Flow state is the experience of being “in the zone” and fully immersed in an activity. Scientists have tried to quantify this feeling. They found that to achieve a state of flow, a task must be roughly 4 percent beyond your current ability. In real life it’s typically not feasible to quantify the difficulty of an action in this way, but the core idea of the Goldilocks Rule remains: working on challenges of just manageable difficulty—something on the perimeter of your ability— seems crucial for maintaining motivation.
Variable rewards or not, no habit will stay interesting forever. At some point, everyone faces the same challenge on the journey of self- improvement: you have to fall in love with boredom.
Professionals stick to the schedule; amateurs let life get in the way.
The upside of habits is that we can do things without thinking. The downside is that we stop paying attention to little errors.
Reflection and review is a process that allows you to remain conscious of your performance over time.
The tighter we cling to an identity, the harder it becomes to grow beyond it.

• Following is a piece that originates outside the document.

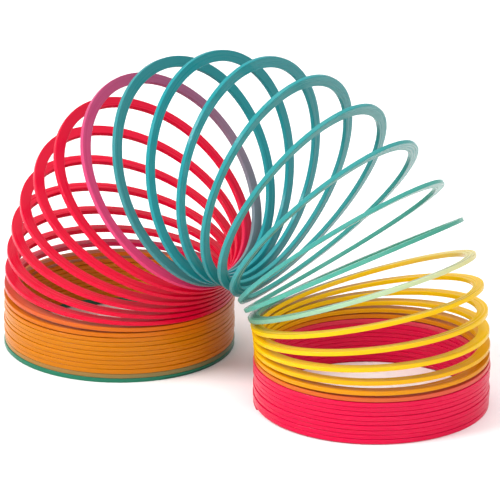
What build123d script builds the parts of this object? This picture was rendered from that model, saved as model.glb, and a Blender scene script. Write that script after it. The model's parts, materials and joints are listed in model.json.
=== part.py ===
from build123d import *
import math
import os

# Spring coil toy: one rectangular plastic strand wound left-handed into a coil,
# standing as an arch on two closed feet. Millimetres, +Z up, the feet on z = 0.
# +X runs from the left foot to the right foot, -Y is the front.
#
# A place on the strand is given in turns, counted from the left foot's tip.
# Whole turns lie on the inner side of the arch, half turns on the outer side.

# ---- driving dimensions ----
coil_diameter = 75.0        # outside, across one turn
strand_width = 3.6          # across the strand, radially
strand_thickness = 1.3      # along the coil's axis
strand_edge_break = 0.3     # how far the strand's four edges are broken
closed_pitch = 1.54         # rise per turn where the feet are shut
crown_pitch = 2.16          # spacing of the turns on the inner side at the crown

left_foot_start = 3.6       # the left foot's tip, in turns
arch_start = 13.0           # first flexing turn
arch_turns = 25             # turns that flex, from foot to foot
arch_angle = 180.0          # how far the arch bends, degrees
arch_lean = 0.04            # moves the widest fan toward the left foot
fan_fullness = 1.5          # 2 is a plain bell, less spreads the fan wider
pitch_fullness = 3.0        # the same for the inner spacing

green_turns = 1.6           # turns of green at the left foot's tip
pink_start = 39.5           # where the right foot turns pink

tip_flat = 0.9              # depth ground off each tip so that the foot stands flat
flex_gap = 0.1              # slit between two neighbouring half turns
stations = 12               # sections along each half turn
steps = 24                  # integration steps along each half turn

coil_radius = (coil_diameter - strand_width) / 2


# ---- the coil's axis, worked out once along the arch ----
def bell(turn, fullness):
    """A bell over the arch: 0 at both feet, 1 at the crown."""
    x = (turn - arch_start) / arch_turns
    x = min(max(x, 0.0), 1.0)
    x = x + arch_lean * x * (1.0 - x)
    return math.sin(math.pi * x) ** fullness


def inner_pitch(turn):
    """Spacing of the turns along the inner side of the arch."""
    return closed_pitch + (crown_pitch - closed_pitch) * bell(turn, pitch_fullness)


count = arch_turns * 2 * steps
step = 1.0 / (2 * steps)
arch_places = [arch_start + i * step for i in range(count + 1)]

tilts = [0.0]
for i in range(count):
    fan = (bell(arch_places[i], fan_fullness) + bell(arch_places[i + 1], fan_fullness)) / 2
    tilts.append(tilts[-1] + fan * step)
tilts = [arch_angle * t / tilts[-1] for t in tilts]

foot_rise = strand_thickness / 2 - tip_flat
inner_x = [0.0]
inner_z = [foot_rise + closed_pitch * (arch_start - left_foot_start)]
for i in range(count):
    mid_tilt = math.radians((tilts[i] + tilts[i + 1]) / 2)
    mid_pitch = inner_pitch((arch_places[i] + arch_places[i + 1]) / 2)
    inner_x.append(inner_x[-1] + mid_pitch * math.sin(mid_tilt) * step)
    inner_z.append(inner_z[-1] + mid_pitch * math.cos(mid_tilt) * step)
half_span = inner_x[-1] / 2
arch_end = arch_start + arch_turns
right_foot_end = arch_end + (inner_z[-1] - foot_rise) / closed_pitch


def axis_place(turn):
    """Inner point and tilt of the coil at a place on the strand."""
    if turn <= arch_start:
        return -half_span, inner_z[0] - closed_pitch * (arch_start - turn), 0.0
    if turn >= arch_end:
        return half_span, inner_z[-1] - closed_pitch * (turn - arch_end), arch_angle
    f = (turn - arch_start) / step
    i = min(int(f), count - 1)
    f -= i
    x = inner_x[i] + (inner_x[i + 1] - inner_x[i]) * f - half_span
    z = inner_z[i] + (inner_z[i + 1] - inner_z[i]) * f
    return x, z, tilts[i] + (tilts[i + 1] - tilts[i]) * f


strand_outline = chamfer(Rectangle(strand_width, strand_thickness).vertices(), strand_edge_break)


def strand_section(turn):
    """The strand's section at a place on it, square to the strand."""
    x, z, tilt = axis_place(turn)
    tilt = math.radians(tilt)
    u = 2 * math.pi * turn
    outward = Vector(-math.cos(tilt), 0, math.sin(tilt))
    along = Vector(math.sin(tilt), 0, math.cos(tilt))
    back = Vector(0, 1, 0)
    centre = Vector(x, 0, z) + outward * (strand_width / 2 + coil_radius * (1 - math.cos(u)))
    centre = centre - back * (coil_radius * math.sin(u))
    radial = outward * -math.cos(u) - back * math.sin(u)
    plane = Plane(origin=centre, x_dir=radial, z_dir=radial.cross(along))
    return (plane * strand_outline).wire()


def strand_length(start, end):
    """A length of strand with square ends, half a flex gap short at each end."""
    trim = flex_gap / 2 / (2 * math.pi * coil_radius)
    a = start + trim
    b = end - trim
    n = max(2, round((b - a) * 2 * stations))
    return Solid.make_loft([strand_section(a + (b - a) * k / n) for k in range(n + 1)])


def closed_turns(start, end):
    """Shut turns of a foot, swept along a plain left-handed helix."""
    trim = flex_gap / 2 / (2 * math.pi * coil_radius)
    a = start + trim
    b = end - trim
    low, high = (a, b) if b <= arch_start else (b, a)
    path = Helix(pitch=closed_pitch, height=closed_pitch * abs(b - a), radius=coil_radius, lefthand=True)
    plane = Plane(origin=path @ 0, x_dir=Vector(1, 0, 0), z_dir=path % 0)
    turns = sweep(sections=plane * strand_outline, path=path, is_frenet=True)
    x, z, tilt = axis_place(low)
    side = math.cos(math.radians(tilt))
    centre_x = x - side * (strand_width / 2 + coil_radius)
    # a left foot climbs clockwise from the inner side, a right foot arrives there
    spin = -360.0 * low if side > 0 else 180.0 + 360.0 * low
    turns = turns.rotate(Axis.Z, spin).translate((centre_x, 0, z))
    floor = Box(2 * coil_diameter, 2 * coil_diameter, 20, align=(Align.CENTER, Align.CENTER, Align.MAX))
    if z < strand_thickness:
        turns = turns - floor.translate((centre_x, 0, 0))
    return turns


# ---- the parts ----
parts = {}
parts["left_foot_green_turns"] = closed_turns(left_foot_start, left_foot_start + green_turns)
parts["left_foot_orange_turns"] = closed_turns(left_foot_start + green_turns, arch_start)
for i in range(arch_turns):
    turn = arch_start + i
    parts[f"arch_turn_{i + 1:02d}_front"] = strand_length(turn, turn + 0.5)
    parts[f"arch_turn_{i + 1:02d}_back"] = strand_length(turn + 0.5, turn + 1)
parts["right_foot_yellow_turns"] = closed_turns(arch_end, pink_start)
parts["right_foot_pink_turns"] = closed_turns(pink_start, right_foot_end)

os.makedirs("parts", exist_ok=True)
for name, shape in parts.items():
    shape.label = name
    export_step(shape, f"parts/{name}.step")
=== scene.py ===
import json
import math

import bpy
from bpy.props import FloatProperty, FloatVectorProperty, IntProperty, PointerProperty
from bpy.types import Operator, Panel, PropertyGroup
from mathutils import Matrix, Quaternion, Vector

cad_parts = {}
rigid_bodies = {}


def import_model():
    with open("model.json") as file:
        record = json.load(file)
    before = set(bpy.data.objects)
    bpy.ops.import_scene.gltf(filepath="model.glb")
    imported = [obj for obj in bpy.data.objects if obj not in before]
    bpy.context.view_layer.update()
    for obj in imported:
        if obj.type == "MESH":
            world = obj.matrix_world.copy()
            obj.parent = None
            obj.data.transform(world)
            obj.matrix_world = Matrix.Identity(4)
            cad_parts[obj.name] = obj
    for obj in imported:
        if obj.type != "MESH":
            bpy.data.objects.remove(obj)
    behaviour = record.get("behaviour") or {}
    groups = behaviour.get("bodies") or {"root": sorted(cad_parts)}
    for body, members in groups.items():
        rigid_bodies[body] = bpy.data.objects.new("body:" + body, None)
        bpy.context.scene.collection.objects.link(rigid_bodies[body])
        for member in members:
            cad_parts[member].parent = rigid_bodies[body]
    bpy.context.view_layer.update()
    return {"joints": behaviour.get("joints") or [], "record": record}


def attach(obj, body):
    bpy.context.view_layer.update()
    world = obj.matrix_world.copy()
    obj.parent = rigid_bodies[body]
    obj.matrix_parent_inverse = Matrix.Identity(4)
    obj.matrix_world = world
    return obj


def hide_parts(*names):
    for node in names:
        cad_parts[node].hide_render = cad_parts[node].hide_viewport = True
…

One solution is to avoid making any single aspect of your identity an overwhelming portion of who you are. In the words of investor Paul Graham, “keep your identity small.” The more you let a single belief define you, the less capable you are of adapting when life challenges you.
Life is constantly changing, so you need to periodically check in to see if your old habits and beliefs are still serving you.
A lack of self-awareness is poison. Reflection and review is the antidote.
That’s all for our reader’s notes from Atomic Habits by James Clear. Hope this rapid-fire summary comes in handy when you’re trying to build the next great habit!